I was more than fed-up with the “education industry” in 1973. Granted, formal Industrial Design education was relatively uncommon at the time, but for the most part the instructors that I had, having not spent any time on the boards, didn’t know up from down. Their philosophies were pertinent, but from a student perspective, their actual “design-skills” left much to be desired. I was disappointed. I remember thinking to myself that I’d be damned if I’d take a teaching job with less than ten years of actual work experience to draw from (and pass on).
When I was sixteen we visited family in Nyack, NY. We were on an outing one afternoon and I was introduced to a professional glass-blower (both art and scientific lab ware); an interesting guy that I hit it off with. His workshop was intriguing to me, and I stopped back by a couple of times while we were on vacation. I think he picked up on my interest, because the last time I visited he invited me to become his apprentice … a concept that I wasn’t familiar with at that age. I couldn’t take him up on his offer, but it would have been interesting I think.
I now know, from my own personal 6,000 hour experience, how the “apprenticeship” system works, and it has it’s merits. Actual on-the-job-training, with graded-pay (students have to make a living too), combined with classroom studies, under the tutelage of experienced “tradesmen”. In the particular field that I refer to the established apprenticeship program is recognized by “industry” so an employer knows the qualifications of the individual. In ID terms the apprenticeship is the equivalent of an Internship (only more extensive).

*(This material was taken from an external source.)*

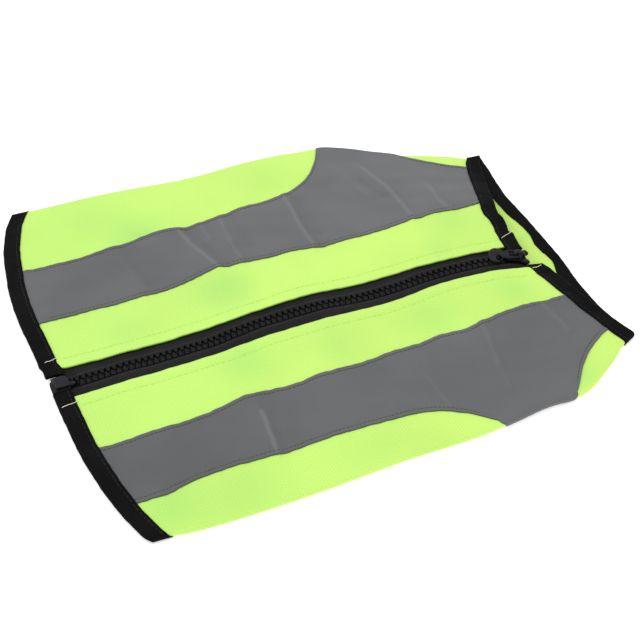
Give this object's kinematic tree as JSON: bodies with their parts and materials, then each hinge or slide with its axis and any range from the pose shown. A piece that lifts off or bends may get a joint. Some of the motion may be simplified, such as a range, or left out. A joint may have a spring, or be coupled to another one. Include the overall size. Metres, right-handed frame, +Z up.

I think you’ve got a great idea Michael; essentially a private “design school” _viz-a-vi_z Taliesin (which, BTW, turns 100 years old next year). “Accreditation” would be a problem more than likely… academia doesn’t like anyone horning in on the action. But “accreditation” be damned.
But it would be the problem with your “private design school” concept Michael. Of course it’s only a “problem” to those HR types who seek new hires from the established “educational system”. I don’t think there are too many, if any, architectural principals that would not recognize the significance of a Taliesin-trained applicant, for example.
At the risk of being considered a “vocational” trade (along with electricians, welders, etc.), “Industrial Design” needs a new educational system. But it also needs a new “hiring system” on the part of industry.